Points can be a bonus. They should not be the reason you buy more trips than you can afford.

Use Perks to Stretch the Budget

Perks can reduce real costs. Breakfast included matters, especially at resorts. Property credits can offset dining or spa visits. Late checkout can improve travel day without adding expense. Upgrades can be meaningful when they save you from paying for a higher category.

The goal is not chasing status. The goal is to get more value out of what you already planned to spend.

A Simple Luxury Trip Budget Template

Use this list and fill in real numbers:

  • Flights:
  • Hotel total with taxes and fees:
  • Transfers or rental car:
  • Dining and drinks:
  • Experiences:
  • Shopping:
  • Tips and small fees:
  • Buffer:
  • Total:

Keep it short. Update it after you book. Check it once mid trip.

Example: A 5 Night Luxury Trip That Stays Financially Clean

Imagine your hotel is $550 per night for five nights. That is $2,750. Add $500 for taxes and fees. Flights cost $900. Transfers cost $200. Fixed costs total $4,350.

Now estimate variable spending. Dining at $200 per day for five days is $1,000. Experiences could include one private tour at $350 and one spa visit at $250, which totals $600.

Your running total is $5,950. Add a 15 percent buffer, about $900. Your trip budget becomes about $6,850.
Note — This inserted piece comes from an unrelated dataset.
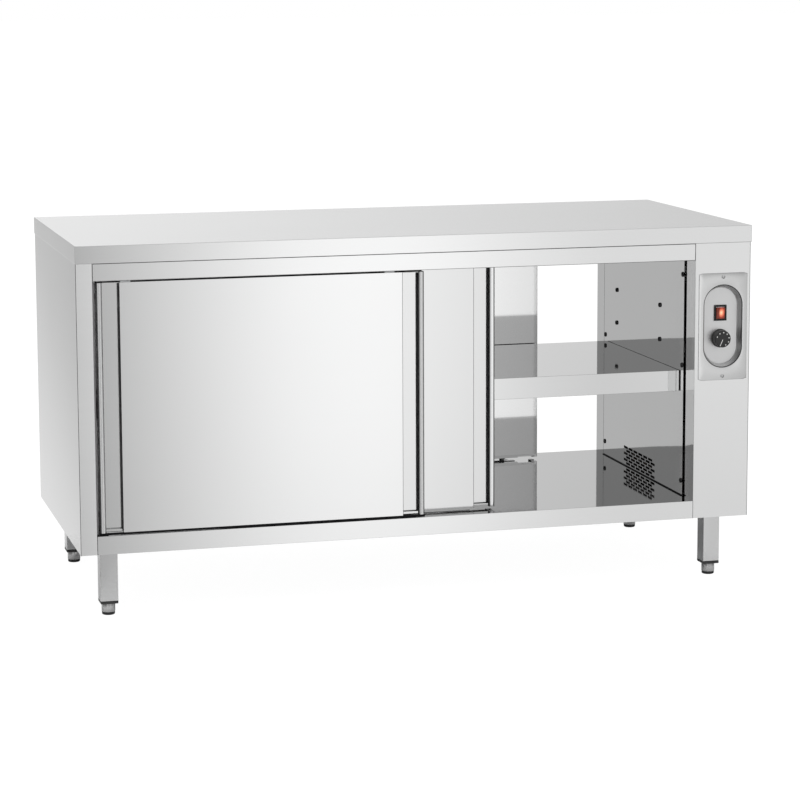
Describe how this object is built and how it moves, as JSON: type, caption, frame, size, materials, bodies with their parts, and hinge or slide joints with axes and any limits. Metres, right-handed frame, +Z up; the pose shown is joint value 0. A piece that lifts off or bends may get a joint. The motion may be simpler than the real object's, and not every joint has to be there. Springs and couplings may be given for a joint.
{
  "type": "plate warmer cabinet",
  "caption": "Free-standing stainless steel plate warmer cabinet with sliding doors on both long sides, an inner shelf, square legs and a thermostat column at its right end.",
  "frame": {"origin": "on the floor, under the middle of the worktop", "axes": "+X to the right along the long side, towards the control column; +Y from the control side to the far side; +Z up"},
  "size_m": [1.6, 0.7, 0.85],
  "materials": {
    "sheet_steel": "satin",
    "plated_steel": "satin",
    "foot_steel": "polished",
    "dark_metal": "matte",
    "aluminium_wheel": "satin",
    "heater_tube": "matte",
    "board": "matte",
    "insulation": "matte",
    "black_plastic": "matte",
    "white_plastic": "matte",
    "lit_orange": "gloss",
    "black_rubber": "matte"
  },
  "bodies": {
    "cabinet": {"worktop_skin": "sheet_steel", "worktop_core_board": "board", "left_side_panel": "sheet_steel", "left_liner": "sheet_steel", "right_side_panel": "sheet_steel", "right_liner": "sheet_steel", "floor_pan": "sheet_steel", "underside_cover": "plated_steel", "insulation_slabs": "insulation", "ceiling_panel": "sheet_steel", "front_top_rail": "sheet_steel", "rear_top_rail": "sheet_steel", "column_front_cover": "sheet_steel", "column_rear_cover": "sheet_steel", "front_top_track": "plated_steel", "rear_top_track": "plated_steel", "control_dish": "sheet_steel", "dish_screws": "plated_steel", "switch_housing": "black_plastic", "thermostat_body": "dark_metal", "fan_motor": "dark_metal", "heating_element": "heater_tube", "air_duct": "plated_steel", "terminal_block": "white_plastic", "cable_gland": "black_plastic", "wiring_loom": "black_plastic", "shelf": "sheet_steel", "shelf_supports": "plated_steel", "door_guides": "white_plastic", "door_bumpers": "black_rubber", "front_legs": "sheet_steel", "rear_legs": "sheet_steel", "leg_inserts": "black_plastic"},
    "front_left_door": {"front_left_door_skin": "sheet_steel", "front_left_door_back": "sheet_steel", "front_left_door_hangers": "plated_steel"},
    "front_left_door_roller_a": {"front_left_door_roller_a": "white_plastic"},
    "front_left_door_roller_b": {"front_left_door_roller_b": "white_plastic"},
    "front_right_door": {"front_right_door_skin": "sheet_steel", "front_right_door_back": "sheet_steel", "front_right_door_hangers": "plated_steel"},
    "front_right_door_roller_a": {"front_right_door_roller_a": "white_plastic"},
    "front_right_door_roller_b": {"front_right_door_roller_b": "white_plastic"},
    "rear_left_door": {"rear_left_door_skin": "sheet_steel", "rear_left_door_back": "sheet_steel", "rear_left_door_hangers": "plated_steel"},
    "rear_left_door_roller_a": {"rear_left_door_roller_a": "white_plastic"},
    "rear_left_door_roller_b": {"rear_left_door_roller_b": "white_plastic"},
    "rear_right_door": {"rear_right_door_skin": "sheet_steel", "rear_right_door_back": "sheet_steel", "rear_right_door_hangers": "plated_steel"},
    "rear_right_door_roller_a": {"rear_right_door_roller_a": "white_plastic"},
    "rear_right_door_roller_b": {"rear_right_door_roller_b": "white_plastic"},
    "rocker": {"switch_rocker": "lit_orange"},
    "knob": {"thermostat_knob": "black_plastic"},
    "impeller": {"fan_impeller": "aluminium_wheel"},
    "front_left_leveller": {"front_left_foot": "foot_steel"},
    "front_right_leveller": {"front_right_foot": "foot_steel"},
    "rear_left_leveller": {"rear_left_foot": "foot_steel"},
    "rear_right_leveller": {"rear_right_foot": "foot_steel"}
  },
  "joints": [
    {"name": "front_left_door_slide", "type": "slide", "parent": "cabinet", "child": "front_left_door", "axis": [1, 0, 0], "range_m": [0, 0.65]},
    {"name": "front_left_door_roller_a_spin", "type": "hinge", "parent": "front_left_door", "child": "front_left_door_roller_a", "pos_m": [-0.6875, -0.3295, 0.7873], "axis": [0, 1, 0], "continuous": true},
    {"name": "front_left_door_roller_b_spin", "type": "hinge", "parent": "front_left_door", "child": "front_left_door_roller_b", "pos_m": [-0.081, -0.3295, 0.7873], "axis": [0, 1, 0], "continuous": true},
    {"name": "front_right_door_slide", "type": "slide", "parent": "cabinet", "child": "front_right_door", "axis": [1, 0, 0], "range_m": [-0.18, 0.4725]},
    {"name": "front_right_door_roller_a_spin", "type": "hinge", "parent": "front_right_door", "child": "front_right_door_roller_a", "pos_m": [-0.506, -0.2895, 0.7873], "axis": [0, 1, 0], "continuous": true},
    {"name": "front_right_door_roller_b_spin", "type": "hinge", "parent": "front_right_door", "child": "front_right_door_roller_b", "pos_m": [0.1005, -0.2895, 0.7873], "axis": [0, 1, 0], "continuous": true},
    {"name": "rear_left_door_slide", "type": "slide", "parent": "cabinet", "child": "rear_left_door", "axis": [1, 0, 0], "range_m": [-0.47, 0.184]},
    {"name": "rear_left_door_roller_a_spin", "type": "hinge", "parent": "rear_left_door", "child": "rear_left_door_roller_a", "pos_m": [-0.2175, 0.2895, 0.7873], "axis": [0, 1, 0], "continuous": true},
    {"name": "rear_left_door_roller_b_spin", "type": "hinge", "parent": "rear_left_door", "child": "rear_left_door_roller_b", "pos_m": [0.389, 0.2895, 0.7873], "axis": [0, 1, 0], "continuous": true},
    {"name": "rear_right_door_slide", "type": "slide", "parent": "cabinet", "child": "rear_right_door", "axis": [1, 0, 0], "range_m": [-0.4, 0.25]},
    {"name": "rear_right_door_roller_a_spin", "type": "hinge", "parent": "rear_right_door", "child": "rear_right_door_roller_a", "pos_m": [-0.2835, 0.3295, 0.7873], "axis": [0, 1, 0], "continuous": true},
    {"name": "rear_right_door_roller_b_spin", "type": "hinge", "parent": "rear_right_door", "child": "rear_right_door_roller_b", "pos_m": [0.323, 0.3295, 0.7873], "axis": [0, 1, 0], "continuous": true},
    {"name": "rocker_tip", "type": "hinge", "parent": "cabinet", "child": "rocker", "pos_m": [0.731, -0.324, 0.6415], "axis": [1, 0, 0], "range_deg": [-12, 0]},
    {"name": "knob_turn", "type": "hinge", "parent": "cabinet", "child": "knob", "pos_m": [0.731, -0.328, 0.581], "axis": [0, 1, 0], "range_deg": [0, 270]},
    {"name": "impeller_spin", "type": "hinge", "parent": "cabinet", "child": "impeller", "pos_m": [0.72, 0.011, 0.273], "axis": [1, 0, 0], "continuous": true},
    {"name": "front_left_leveller_screw", "type": "slide", "parent": "cabinet", "child": "front_left_leveller", "axis": [0, 0, -1], "range_m": [0, 0.05]},
    {"name": "front_right_leveller_screw", "type": "slide", "parent": "cabinet", "child": "front_right_leveller", "axis": [0, 0, -1], "range_m": [0, 0.05]},
    {"name": "rear_left_leveller_screw", "type": "slide", "parent": "cabinet", "child": "rear_left_leveller", "axis": [0, 0, -1], "range_m": [0, 0.05]},
    {"name": "rear_right_leveller_screw", "type": "slide", "parent": "cabinet", "child": "rear_right_leveller", "axis": [0, 0, -1], "range_m": [0, 0.05]}
  ],
  "couplings": [
    {"joint": "front_left_door_roller_a_spin", "follows": "front_left_door_slide", "rad_per_m": 83.333},
    {"joint": "front_left_door_roller_b_spin", "follows": "front_left_door_slide", "rad_per_m": 83.333},
    {"joint": "front_right_door_roller_a_spin", "follows": "front_right_door_slide", "rad_per_m": 83.333},
    {"joint": "front_right_door_roller_b_spin", "follows": "front_right_door_slide", "rad_per_m": 83.333},
    {"joint": "rear_left_door_roller_a_spin", "follows": "rear_left_door_slide", "rad_per_m": 83.333},
    {"joint": "rear_left_door_roller_b_spin", "follows": "rear_left_door_slide", "rad_per_m": 83.333},
    {"joint": "rear_right_door_roller_a_spin", "follows": "rear_right_door_slide", "rad_per_m": 83.333},
    {"joint": "rear_right_door_roller_b_spin", "follows": "rear_right_door_slide", "rad_per_m": 83.333}
  ]
}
If you can spend that amount without dropping below your next month's safety line, the trip fits your cash flow.

Final Thought

Luxury is not defined by how much you spend. It is defined by how it feels. The right budget preserves that feeling before, during, and after the trip. Protect your essentials. Plan your upgrades on purpose. Then enjoy your vacation and return without financial stress.